The imposition of federal conservatorships on September 6, 2008, at the Federal National Mortgage Association and the Federal Home Loan Mortgage Corporation-commonly known as Fannie Mae and Freddie Mac-was one of the most dramatic events of the financial crisis. These two government-sponsored enterprises play a central role in the US housing finance system, and at the start of their conservatorships held or guaranteed about $5.2 trillion of home mortgage debt.

Fannie Mae and Freddie Mac are publicly held financial institutions that were created by Acts of Congress to fulfill a public mission: to enhance the liquidity and stability of the US secondary mortgage market and thereby promote access to mortgage credit, particularly among low- and moderate-income households and neighborhoods. Their federal charters provide important competitive advantages
that, taken together, implied US taxpayer support of their financial obligations. As profit-maximizing firms, Fannie Mae and Freddie Mac leveraged these advantages over the years to become very large, very profitable, and very politically powerful. The two firms were often cited as shining examples of public-private partnerships—that is, the harnessing of private capital to advance the social goal of expanding homeownership. But in reality, the hybrid structures of Fannie Mae and Freddie Mac were destined to fail at some point, owing to their singular exposure to residential real estate and moral hazard incentives emanating from the implicit guarantee of their liabilities (for a detailed discussion, see Acharya et al. 2011). A purposefully weak regulatory regime was another important feature of the flawed design. While the structural problems with Fannie Mae and Freddie Mac were understood by many, serious reform efforts were often portrayed as attacks on the American Dream of homeownership, and hence politically unpalatable.

In 2008, as the housing crisis intensified, Fannie Mae and Freddie Mac became financially distressed. Their concentrated exposure to US residential mortgages, coupled with their high leverage, turned out to be a recipe for disaster in the face of a large nationwide decline in home prices and the associated spike in mortgage defaults. As financial markets in the summer of 2008 turned against Fannie Mae and Freddie Mac, the federal government initially responded by passing the Housing and Economic Recovery Act (HERA), signed into law on July 30, 2008, which among many other provisions
temporarily gave the US Treasury unlimited investment authority in the two firms. Less than two months later, their new regulator, the Federal Housing Finance Agency (FHFA), placed Fannie Mae and Freddie Mac into conservatorship, taking control of the two firms in an effort to curtail the risk of financial contagion and to conserve their value. Concurrently, the Treasury entered into senior preferred stock purchase agreements with each institution. Under these agreements, US taxpayers ultimately injected $187.5 billion into Fannie Mae and Freddie Mac.

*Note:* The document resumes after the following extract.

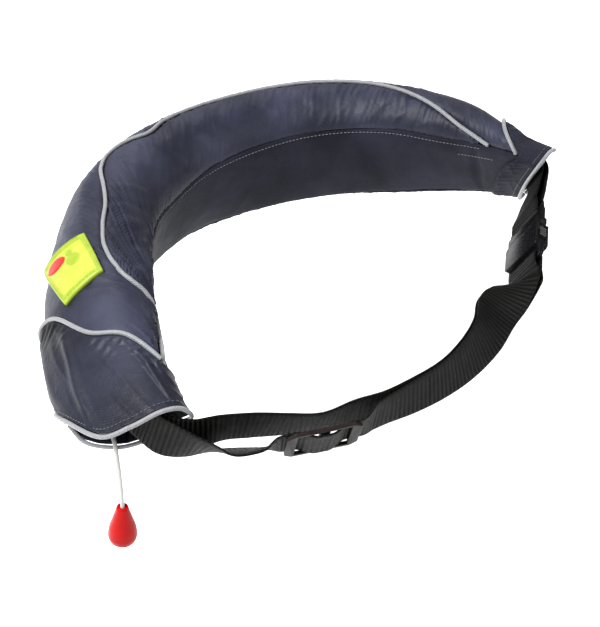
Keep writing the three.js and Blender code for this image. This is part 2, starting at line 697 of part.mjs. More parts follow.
// A sleeve is a tube of cloth over the pouch's end, from its hem to its mouth
function sleeve(hem, mouth) {
  const sheet = (proud) => gridOf(7, 25, (a, b) => {
    const girth = (b * 25 * girthCount) / 26;
    return pouchPoint(THREE.MathUtils.lerp(hem(girth), mouth(girth), a), girth, proud);
  });
  return sheetFrom(sheet(sleeveSeat + clothWall), sheet(sleeveSeat), true);
}

const pipingSeat = pipingSize / 2 - clothWall + seat * 0.5;

const longPiping = () => {
  const end = (turn) => leftHem(coverSeam(turn)) - (pipingSize + 1.5) * turnPerMm(turn, 5);
  const points = turnsFrom(crescent.right + 1.5, end(180), 4).map((turn) => (
    pouchPoint(turn, coverSeam(turn), pipingSeat)));
  return tubeAlong(points, pipingSize, 6, 60);
};

// Piping that lies along an edge of a sleeve, on its side facing way
function edgePiping(edge, way, proud, from, to, steps) {
  const onEdge = (girth, height) => pouchPoint(edge(girth), girth, height);
  const points = turnsFrom(from, to, 0.5).map((girth) => {
    const along = onEdge(girth + 0.1, proud).sub(onEdge(girth - 0.1, proud)).normalize();
    const raised = onEdge(girth, proud + 1).sub(onEdge(girth, proud));
    const aside = new THREE.Vector3().crossVectors(raised, along).normalize();
    return onEdge(girth, proud).addScaledVector(aside, way * (pipingSize / 2 + 1.6 * faceting));
  });
  return tubeAlong(points, pipingSize, 6, steps);
}

const hemProud = pipingSize / 2 + seat + faceting;
const mouthProud = sleeveSeat + clothWall / 2;

const badge = () => {
  const [a, b, c, d] = badgeCorners;
  const spot = (s, t, key) => THREE.MathUtils.lerp(
    THREE.MathUtils.lerp(a[key], b[key], t),
    THREE.MathUtils.lerp(d[key], c[key], t),
    s,
  );
  const places = [0, 0.07, 0.12, 0.3, 0.5, 0.7, 0.88, 0.93, 1];
  const sheet = (proud) => places.map((s) => places.map((t) => (
    pouchPoint(spot(s, t, 'turn'), spot(s, t, 'girth'), proud(s, t)))));
  const onRim = (s, t) => Math.min(s, t, 1 - s, 1 - t) < 0.1;
  return sheetFrom(
    sheet((s, t) => seat + badgeWall + (onRim(s, t) ? badgeRim : 0)),
    sheet(() => seat),
    false,
  );
};

const pullCord = () => {
  const points = cordRoute.map((p) => new THREE.Vector3(...p));
  return tubeAlong(points, cordSize, 8, 24);
};

// A drop turned about its axis, with a hollow neck that takes the cord's end
const pullHandle = () => {
  const bore = cordSize / 2 + 0.3;
  const profile = [[0, -0.13], [bore, -0.13], [bore, 0], [handleNeck / 2 - 0.6, 0], [handleNeck / 2, -0.02],
    [handleNeck * 0.6, -0.12], [handleWide * 0.34, -0.34], [handleWide * 0.45, -0.56],
    [handleWide * 0.5, -0.76], [handleWide * 0.47, -0.87], [handleWide * 0.32, -0.96], [0, -1]];
  const points = profile.map(([r, z]) => new THREE.Vector2(r, z * handleLong)).reverse();
  const [before, end] = cordRoute.slice(-2).map((p) => new THREE.Vector3(...p));
  const down = end.clone().sub(before).normalize();
  const top = end.addScaledVector(down, seat - handleLong * 0.13);
  return new THREE.LatheGeometry(points, 16)
    .rotateX(Math.PI / 2)
    .applyQuaternion(new THREE.Quaternion().setFromUnitVectors(upward.clone().negate(), down))
    .translate(top.x, top.y, top.z);
};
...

This paper begins by describing the business model of Fannie Mae and Freddie Mac and their role in the US housing finance system. Our focus then turns to the sources of financial distress experienced by the two firms and the events that ultimately led the federal government to take dramatic action in an effort to stabilize housing and financial markets. We describe the various resolution options available to US policymakers at the time and evaluate the success of the choice of conservatorship in terms of its effects on financial markets and financial stability, on mortgage
supply, and on the financial position of the two firms themselves. Our overall conclusion is that conservatorship achieved its key short-run goals of stabilizing mortgage markets and promoting financial stability during a period of extreme stress. However, conservatorship was intended to be a temporary fix, not a long-term solution. More than six years later, Fannie Mae and Freddie Mac still remain in conservatorship and opinion remains divided on what their ultimate fate should be.